··· Dataset excerpt ···

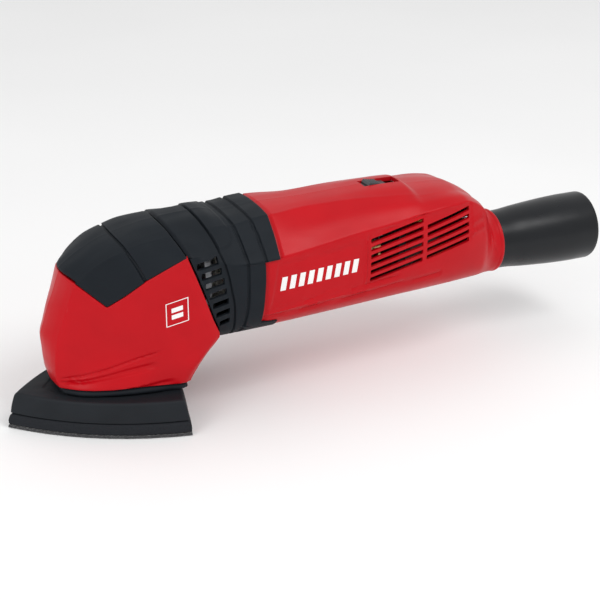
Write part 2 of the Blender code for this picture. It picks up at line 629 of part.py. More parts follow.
def make_barrel():
    """Two red half casings, with a neck that runs forward under the soft collar."""
    inner = loft("barrel_inside", [section_ring(*smaller((SLEEVE[0] - 5, *SLEEVE[1:]), WALL))]
                 + [section_ring(*smaller((COLLAR_REAR_UPPER, *SLEEVE[1:]), WALL))]
                 + [section_ring(*smaller(section, WALL + 0.4)) for section in BARREL_SECTIONS[2:-3]]
                 + [section_ring(*section) for section in TAIL_INSIDE], collection=CUTTERS)
    cut(inner, boss_block("barrel_bosses", BARREL_SCREWS))
    neck = loft("barrel_neck", [section_ring(x, *SLEEVE[1:]) for x in (SLEEVE[0], 90.0)], collection=CUTTERS)
    region = side_region("barrel_region", [(COLLAR_REAR_UPPER, 120), (COLLAR_REAR_UPPER, COLLAR_STEP_Z),
                                           (COLLAR_REAR_LOWER, COLLAR_STEP_Z), (COLLAR_REAR_LOWER, 20),
                                           (240, 20), (240, 120)])
    vents = vent_slots()
    shanks, wells = screw_drill("barrel_screw_holes", BARREL_SCREWS, BARREL_SCREW_ENDS, BARREL_SCREW_HEADS)
    tail_bore = cylinder("tail_bore", SPIGOT_R + GAP, 212, 230, "X", (0, 0, OUTLET_Z), 24, CUTTERS)
    slot = block("switch_slot", (SWITCH_X[0], -SWITCH_SLOT_HALF, 94), (SWITCH_X[1], SWITCH_SLOT_HALF, 110),
                 collection=CUTTERS)
    inlet = cylinder("cord_hole", 4.7, -8, 30, "X", CORD_INLET, 16, CUTTERS)
    for side, low, high in (("left", -60, -GAP / 2), ("right", GAP / 2, 60)):
        shell = loft(f"barrel_shell_{side}", [section_ring(*section) for section in BARREL_SECTIONS], "red_plastic")
        combine(shell, region, "INTERSECT")
        combine(shell, neck, "UNION")
        cut(shell, inner, vents, tail_bore, slot, shanks)
        if side == "right":
            cut(shell, wells, inlet)
        half = block(f"half_space_{side}", (40, low, 0), (240, high, 130), collection=CUTTERS)
        combine(shell, half, "INTERSECT")
    make_screws("barrel_screw", BARREL_SCREWS, BARREL_SCREW_ENDS, BARREL_SCREW_HEADS)


def head_ring(level, inset=0.0, lift=0.0, rear=0.0):
    """One level of the head casing's outline, symmetric about y = 0, optionally moved inwards."""
    z, nose, corner, side, shoulder, back = level
    back_x = back[0] + rear
    half = [(nose + inset, 0.35 * corner[1]), (nose + inset + 0.6, 0.75 * corner[1]),
            (corner[0] + 0.8 * inset, corner[1] - inset), (side[0], side[1] - inset),
            ((side[0] + shoulder[0]) / 2, (side[1] + shoulder[1]) / 2 - inset),
            (shoulder[0], shoulder[1] - inset), ((shoulder[0] + back_x) / 2 + 1.5, shoulder[1] * 0.45 + back[1] * 0.55
                                                 + 0.6 - inset),
            (back_x, back[1] - inset), (back_x, 0.5 * back[1])]
    half = [(x, max(y, 1.0)) for x, y in half]
    return [(x, -y, z + lift) for x, y in half] + [(x, y, z + lift) for x, y in reversed(half)]


def head_form(name, inset=0.0, finish=None, collection=None):
    """The whole head, closed; with an inset, the hollow inside it, open below and to the rear."""
    rings = []
    for level in HEAD_LEVELS:
        z, lift = level[0], 0.0
        if inset and z > DOME_START:
            lift = -inset
        elif inset and NECK_FLOOR[0] <= z <= NECK_FLOOR[1]:
            lift = inset
        elif inset and level is HEAD_LEVELS[0]:
            lift = -4.0
        rear = (6.0 if z >= NECK_OPEN else -inset) if inset else 0.0
        rings.append(head_ring(level, inset, lift, rear))
    return loft(name, rings, finish, collection)


def make_head():
    hollow = head_form("head_inside", WALL, collection=CUTTERS)
    cut(hollow, boss_block("head_bosses", HEAD_SCREWS))
    cap_line = CAP_EDGE + [CAP_REAR]
    cap_region = side_region("cap_region", cap_line + [(46.8, 130), (-60, 130), (-60, 77.2)])
    neck_region = side_region("neck_region", NECK_EDGE + [(50.5, 20.0)] + HEAD_REAR_EDGE[::-1])
    head_outline = [(-60.0, 77.2)] + CAP_EDGE + HEAD_REAR_EDGE[1:] + [(50.5, 10), (-60, 10)]
    cap = head_form("grip_cap", finish="soft_grip")
    combine(cap, cap_region, "INTERSECT")
    cut(cap, head_form("cap_inside", WALL, collection=CUTTERS))
    neck = head_form("neck_grille", finish="soft_grip")
    combine(neck, neck_region, "INTERSECT")
    cut(neck, head_form("neck_inside", WALL, collection=CUTTERS), neck_slots())
    shanks, wells = screw_drill("head_screw_holes", HEAD_SCREWS, HEAD_SCREW_ENDS, HEAD_SCREW_HEADS)
    for side, low, high in (("left", -60, -GAP / 2), ("right", GAP / 2, 60)):
        shell = head_form(f"head_shell_{side}", finish="red_plastic")
        combine(shell, side_region(f"head_region_{side}", head_outline, low, high), "INTERSECT")
        cut(shell, hollow, shanks)
        if side == "right":
            cut(shell, wells)
    make_screws("head_screw", HEAD_SCREWS, HEAD_SCREW_ENDS, HEAD_SCREW_HEADS)


def on_line(points, z):
    """The x of a side-view edge at height z."""
    for (x0, z0), (x1, z1) in zip(points, points[1:]):
        if min(z0, z1) <= z <= max(z0, z1):
            return x0 + (x1 - x0) * (z - z0) / (z1 - z0)
    return points[-1][0]


def neck_slots(count=7):
    """Cooling outlets behind the head: short slots between its rear edge and the collar."""
    slots = []
    for i in range(count):
        z = 84.0 - 5.4 * i
        front, back = on_line(HEAD_REAR_EDGE, z) + 2.6, on_line(NECK_EDGE, z) - 2.2
        slots.append(block("slot", (front, -60, z - 1.8), (back, 60, z + 1.8), collection=CUTTERS))
    return gather("neck_vents", slots)


def make_collar():
    collar = loft("grip_collar", [section_ring(*section) for section in COLLAR_SECTIONS], "soft_grip")
    outline = [(46.8, 130), (COLLAR_REAR_UPPER, 130), (COLLAR_REAR_UPPER, COLLAR_STEP_Z),
               (COLLAR_REAR_LOWER, COLLAR_STEP_Z), (COLLAR_REAR_LOWER, 20)] + NECK_EDGE[::-1]
    combine(collar, side_region("collar_region", outline), "INTERSECT")
    sleeve = (0.0, SLEEVE[1] + GAP, SLEEVE[2] - GAP, SLEEVE[3] + GAP)
    cut(collar, loft("collar_bore", [section_ring(x, *sleeve[1:]) for x in (35.0, 95.0)], collection=CUTTERS))


def make_shroud():
    """The black bottom cover of the head, with the eye that the spindle passes through."""
    outer = [(x, y) for x, y, z in head_ring(SHROUD_LEVEL)]
    cover = prism("dust_shroud", outer, 18.6, 23.6, "Z", "black_plastic")
    cut(cover, cylinder("shroud_eye", 14.5, 10, 40, "Z", (0, 0, 0), 24, CUTTERS))
    turned("dust_seal", ring_profile(14.1, 6.2, 20.2, 23.2), "soft_grip", steps=24)


# ---------------------------------------------------------------- dust path and tail

def make_duct():
    """A flat duct under the motor that widens into the round spigot at the tail."""
    stations = [(38.0, 15.5, 43.4, 48.7), (150.0, 15.5, 43.7, 48.8), (170.0, 14.0, 44.6, 53.5),
                (190.0, 12.6, 44.9, 62.0), (SPIGOT[0] - GAP, 12.3, OUTLET_Z - 12.3, OUTLET_Z + 12.3)]
    duct = loft("dust_duct", [section_ring(*s, count=20, power=2.4) for s in stations], "black_plastic")
    inside = [smaller(s, 1.1) for s in stations]
    inside[0] = (30.0, *inside[0][1:])
    inside[-1] = (215.0, *inside[-1][1:])
    cut(duct, loft("duct_inside", [section_ring(*s, count=20, power=2.4) for s in inside], collection=CUTTERS))
    low, high = SPIGOT
    turned("tail_spigot", ring_profile(SPIGOT_R, SPIGOT_BORE_R, low, high), "black_plastic", "X", (0, 0, OUTLET_Z), 24)


ADAPTER_PROFILE = [(19.0, 283.0), (19.1, 272.0), (18.8, 261.5), (18.1, 250.0), (17.2, 239.0), (16.3, 230.0),
                   (16.0, 222.0), (12.95, 222.0), (12.95, 241.0), (15.4, 250.0), (16.9, 268.0), (17.2, 283.0)]


def make_adapter():
    turned("dust_adapter", ADAPTER_PROFILE, "black_plastic", "X", (0, 0, OUTLET_Z), 28)


# ---------------------------------------------------------------- switch and wiring

def make_switch():
    slider = block("switch_slider", (SWITCH_X[0] + 0.6, -SWITCH_SLOT_HALF + 0.5, 96.0),
                   (SWITCH_X[0] + 9.5, SWITCH_SLOT_HALF - 0.5, 100.0), "switch_grey", 0.6)
    foot = block("slider_foot", (SWITCH_X[0] + 3.0, -1.6, 94.4), (SWITCH_X[0] + 6.6, 1.6, 97.0), collection=CUTTERS)
    combine(slider, foot, "UNION")
    body = block("switch_body", (SWITCH_X[0] - 1, -7.0, 83.4), (SWITCH_X[1] + 3, 7.0, 94.8), "black_plastic")
    cut(body, block("switch_channel", (SWITCH_X[0] + 2.5, -2.1, 92.0), (SWITCH_X[1] - 2.0, 2.1, 99.0),
                    collection=CUTTERS))
    cylinder("suppressor_capacitor", 7.0, 169.0, 187.0, "X", (0, 0, 80.5), 20, finish="yellow_foil")


def make_cord_entry():
    x, y, z = CORD_INLET
    turned("cord_gland", [(4.3, x + 9.6), (4.3, x - 2.4), (5.0, x - 2.6), (5.0, x - 4.6), (CORD_R, x - 4.6),
                          (CORD_R, x + 9.6)], "soft_grip", "X", (0, y, z), 20)
    block("cord_clamp", (x - 13.0, y - 6.5, z - 1.6), (x - 8.0, y + 2.0, z + 1.6), "black_plastic", 0.4)
    y_end = y - 4.0
    wire("supply_lead_brown", [(203.5, y_end, z + 3.2), (190.0, 11.0, 73.0), (180.0, 10.5, 87.0), (168.0, 5.0, 90.5),
                               (166.0, 3.5, 90.0)], 0.9, "brown_sleeve", resolution=0)
    wire("supply_lead_blue", [(203.5, y_end - 2.6, z + 3.2), (190.0, 8.6, 74.0), (172.0, 12.0, 72.0),
                              (160.0, 17.0, 86.0), (142.0, 17.0, 84.0), (131.0, 19.0, 77.0)], 0.9, "blue_sleeve",
         resolution=0)


make_pad()
make_spindle()
make_fork()
make_rotor()
make_stator()
make_motor_supports()
make_brushes()
make_barrel()
make_head()
make_collar()
make_shroud()
make_duct()
make_adapter()
make_switch()
make_cord_entry()
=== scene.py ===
"""Looks of a corded detail sander: casings, grips, pad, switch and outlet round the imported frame.

Shapes are worked out in millimetres in the frame's axes (nose at -X, outlet at +X, +Z up) and
become metres where a mesh is made. The casings are skins: grids of points, rows by columns,
which get relief along their normals and then an even wall behind them.
"""
import json
import math

import bpy
import numpy as np
from mathutils import Matrix, Vector
from mathutils.bvhtree import BVHTree

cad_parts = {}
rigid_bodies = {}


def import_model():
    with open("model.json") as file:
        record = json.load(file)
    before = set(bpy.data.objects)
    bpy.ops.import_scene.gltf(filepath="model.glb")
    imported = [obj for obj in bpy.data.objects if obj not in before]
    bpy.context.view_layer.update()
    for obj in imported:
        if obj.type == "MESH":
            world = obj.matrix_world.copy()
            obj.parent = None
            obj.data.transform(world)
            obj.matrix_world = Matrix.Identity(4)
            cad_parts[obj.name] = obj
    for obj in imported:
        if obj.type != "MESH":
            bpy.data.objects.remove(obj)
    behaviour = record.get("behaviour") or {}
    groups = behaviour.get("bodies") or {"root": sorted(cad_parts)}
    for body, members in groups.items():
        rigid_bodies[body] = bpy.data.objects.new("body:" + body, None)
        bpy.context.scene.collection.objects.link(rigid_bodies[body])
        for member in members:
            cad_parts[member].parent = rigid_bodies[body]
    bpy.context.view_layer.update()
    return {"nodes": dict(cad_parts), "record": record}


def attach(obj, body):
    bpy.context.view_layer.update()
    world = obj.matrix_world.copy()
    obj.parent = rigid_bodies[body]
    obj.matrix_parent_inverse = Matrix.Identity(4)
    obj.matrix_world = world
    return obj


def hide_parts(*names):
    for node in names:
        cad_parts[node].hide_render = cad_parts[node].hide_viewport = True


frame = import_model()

MM = 0.001
WALL = 2.2                 # moulded wall of the casings
RIM = 0.45                 # rounding where a casing ends
OUTLET_Z = 55.2            # axis of the dust outlet
GROOVE = 0.75              # half width of a grip groove
GROOVE_DEPTH = 1.1
MARK_LIFT = 0.05           # how far a printed mark stands off its casing
SHARP_ANGLE = 38.0         # degrees between two faces, from which their edge stays sharp
BEYOND = 60.0              # a y outside the widest casing, where a cutter ends
MIDDLE_GAP = 10.0          # a y inside the casings, where a slot's cutter ends

# barrel sections: x, bottom z, side half width, crease z, crease half width, shoulder y, shoulder z, top z
BARREL = [
    (70.0, 37.9, 33.9, 79.6, 33.8, 18.6, 97.6, 99.0), (84.0, 38.1, 33.4, 80.4, 33.2, 17.6, 97.6, 99.0),
    (104.0, 38.5, 32.4, 82.8, 31.9, 13.5, 97.6, 98.8), (125.0, 39.1, 31.3, 85.2, 30.6, 14.5, 97.9, 99.3),
    (150.0, 39.9, 30.0, 87.4, 29.2, 16.5, 97.0, 100.1), (162.5, 40.2, 29.3, 88.9, 28.4, 17.5, 96.3, 99.9),
    (167.5, 40.3, 29.0, 89.3, 28.1, 17.0, 95.0, 96.7), (183.0, 40.7, 27.9, 90.6, 26.6, 15.0, 94.4, 95.6),
    (191.0, 40.9, 27.0, 90.6, 25.2, 13.0, 93.0, 94.5), (198.0, 41.0, 25.6, 88.2, 23.2, 10.0, 90.0, 91.4),
    (206.0, 41.0, 23.3, 82.5, 20.5, 7.0, 84.9, 86.1), (214.0, 40.8, 20.2, 74.0, 18.0, 6.0, 78.6, 79.8),
    (220.5, 39.4, 17.3, 63.0, 17.0, 5.0, 72.1, 72.8)]
# the same for the soft grip between the head and the barrel
GRIP = [
    (24.0, 38.5, 32.0, 87.0, 31.0, 20.3, 95.2, 98.7), (31.0, 38.5, 34.7, 89.0, 34.2, 20.1, 95.3, 99.3),
    (41.0, 38.0, 35.9, 87.0, 35.0, 20.0, 95.3, 99.9), (50.0, 37.6, 35.6, 83.0, 35.0, 20.0, 96.0, 99.8),
    (57.0, 37.6, 35.3, 80.8, 34.9, 19.7, 95.9, 98.2), (64.0, 37.7, 35.1, 80.4, 34.8, 19.3, 96.2, 98.0),
    (72.0, 37.8, 34.9, 80.2, 34.7, 18.9, 97.4, 98.8), (83.0, 37.9, 34.5, 80.2, 34.3, 18.4, 98.3, 99.8)]
HEAD_FOOT = 21.9           # lower edge of the red head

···

Challenge: The lines from the one containing "make_brushes()" to the one containing "bpy.data.objects.remove(obj)", both included, are to be extracted exactly; give no other line.

Output for this task:
make_brushes()
make_barrel()
make_head()
make_collar()
make_shroud()
make_duct()
make_adapter()
make_switch()
make_cord_entry()
=== scene.py ===
"""Looks of a corded detail sander: casings, grips, pad, switch and outlet round the imported frame.

Shapes are worked out in millimetres in the frame's axes (nose at -X, outlet at +X, +Z up) and
become metres where a mesh is made. The casings are skins: grids of points, rows by columns,
which get relief along their normals and then an even wall behind them.
"""
import json
import math

import bpy
import numpy as np
from mathutils import Matrix, Vector
from mathutils.bvhtree import BVHTree

cad_parts = {}
rigid_bodies = {}


def import_model():
    with open("model.json") as file:
        record = json.load(file)
    before = set(bpy.data.objects)
    bpy.ops.import_scene.gltf(filepath="model.glb")
    imported = [obj for obj in bpy.data.objects if obj not in before]
    bpy.context.view_layer.update()
    for obj in imported:
        if obj.type == "MESH":
            world = obj.matrix_world.copy()
            obj.parent = None
            obj.data.transform(world)
            obj.matrix_world = Matrix.Identity(4)
            cad_parts[obj.name] = obj
    for obj in imported:
        if obj.type != "MESH":
            bpy.data.objects.remove(obj)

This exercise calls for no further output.